75% des patients n’auront plus jamais de problèmes
Quelles sont les suites d’un tel cancer ? Les récidives sont-elles fréquentes ?
Avec l’avènement des technologies chirurgicales robotiques, les suites de ces interventions se sont considérablement améliorées, ainsi qu’avec le développement de la « réhabilitation accélérée » après chirurgie. Les patients restent hospitalisés 24 à 48 heures après une chirurgie qui, il y a 15 ou 20 ans, était une « aventure » chirurgicale. Les suites sont globalement simples.
Le risque de récidive locale sur une tumeur localisée est très faible. On est sur 4 à 8% de risque de récidive locale. Tous patients confondus, 25% développeront des métastases dans leur vie. Donc les trois-quarts des patients n’auront plus jamais aucun problème.

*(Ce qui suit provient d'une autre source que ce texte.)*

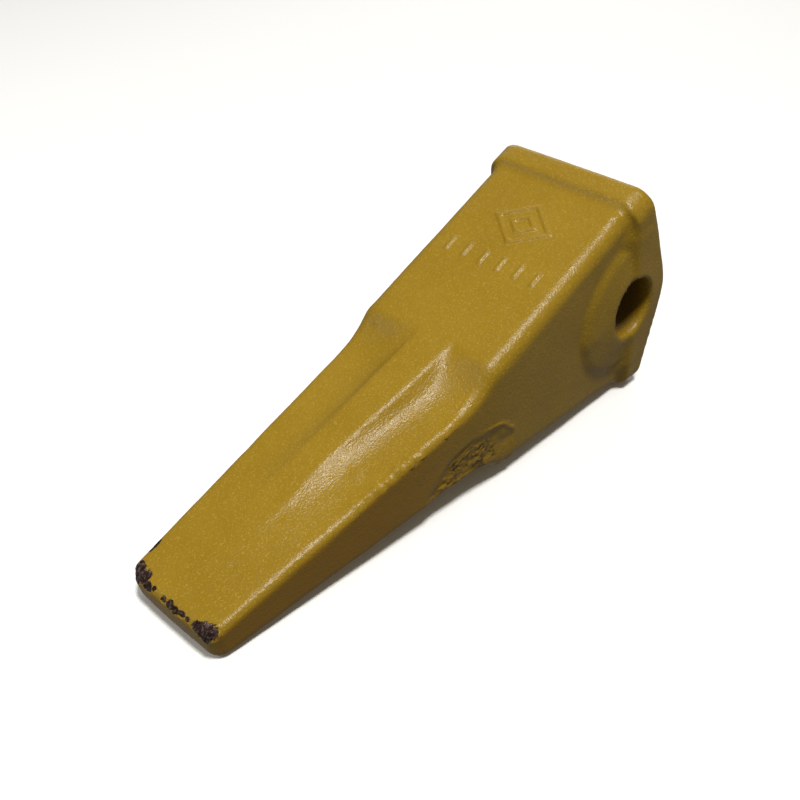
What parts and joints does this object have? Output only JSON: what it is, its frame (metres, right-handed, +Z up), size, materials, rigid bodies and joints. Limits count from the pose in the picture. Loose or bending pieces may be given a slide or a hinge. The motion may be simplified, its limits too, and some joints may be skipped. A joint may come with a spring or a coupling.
{
  "type": "excavator bucket tooth",
  "caption": "Side-pinned long tooth point for an excavator bucket, a cast wedge with a hollow socket, collar, ears and fluted blade, with its cross pin and snap retainer.",
  "frame": {"origin": "on the axis of the cross pin, midway between the two ears", "axes": "+Y along the cross pin towards its driving end, -X towards the cutting edge and +X out of the socket's mouth, +Z up; the point lies on a level floor on its cutting end and its collar's lower rear edge, so its nose axis is tipped 11.1 degrees, mouth upward"},
  "size_m": [0.3528, 0.1315, 0.1501],
  "materials": {
    "painted_casting": "satin ochre-yellow paint over a rough sand-cast skin, chipped to dark bare steel at the cutting edge",
    "pin_steel": "turned and heat-treated, thinly oiled",
    "ring_steel": "formed spring steel",
    "cushion_rubber": "matt black moulded rubber"
  },
  "bodies": {
    "point": {"tooth_point": "painted_casting"},
    "pin": {"retaining_pin": "pin_steel"},
    "retainer": {"retainer_ring": "ring_steel", "retainer_cushion": "cushion_rubber"}
  },
  "joints": [
    {"name": "pin_slide", "type": "slide", "parent": "point", "child": "pin", "axis": [0, 1, 0], "range_m": [-0.021, 0.093]},
    {"name": "retainer_slide", "type": "slide", "parent": "point", "child": "retainer", "axis": [0, -1, 0], "range_m": [0, 0.058]}
  ]
}
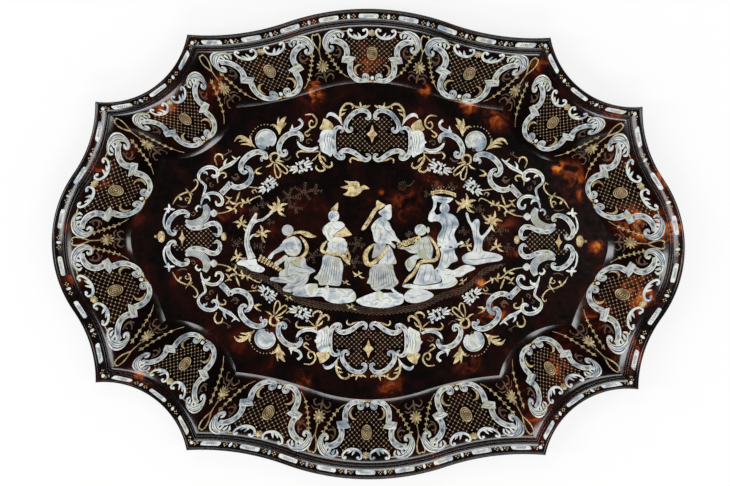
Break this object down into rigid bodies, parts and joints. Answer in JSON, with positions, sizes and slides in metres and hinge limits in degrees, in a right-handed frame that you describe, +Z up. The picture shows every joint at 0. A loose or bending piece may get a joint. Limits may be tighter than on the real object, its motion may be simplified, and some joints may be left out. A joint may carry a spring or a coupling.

La grande majorité des patients qu’on opère ont des toutes petites tumeurs rénales, de l’ordre de 40 millimètres maximum. Ces patients, qui ont eu une chirurgie en marge saine, ont une guérison totale dans plus de 95% des cas.
Des facteurs de risque peu évidents
La fonction rénale est-elle conservée ?
C’est l’objectif du traitement. On n’enlève que la tumeur et on fait une préservation maximale du rein pour pouvoir permettre d’avoir le minimum de baisse de fonction rénale. C’est-à-dire de capacité à filtrer le sang.
Peut-on prévenir l’apparition de ce cancer par son comportement, ou des attitudes de prévention ?
Les facteurs de risque existent, ils sont relatifs. Le tabac, par exemple, est un facteur de risque de cancer du rein. Mais un risque relativement faible comparé au cancer du poumon. Quand on fume, on a 30 fois plus de risque d’avoir un cancer du poumon. Pour le cancer du rein, fumer augmente le risque de 1,6. Donc c’est plutôt un risque modéré, mais qui existe.
Quelques agents chimiques sont évoqués comme étant des facteurs de risque, comme le trichloréthylène. Selon certains métiers, cela peut être un facteur. Egalement tout ce qui est irradiations, du style accident nucléaire. L’insuffisance rénale et la dialyse sont aussi des facteurs de risque. Le principal facteur de risque étant le fait d’avoir déjà eu une tumeur rénale, qui expose à un surrisque d’en avoir une autre dans sa vie.
Faut-il éviter certains aliments ?
Non pas du tout. Une alimentation saine et équilibrée est recommandée. Rien n’est aujourd’hui défini comme un facteur de risque.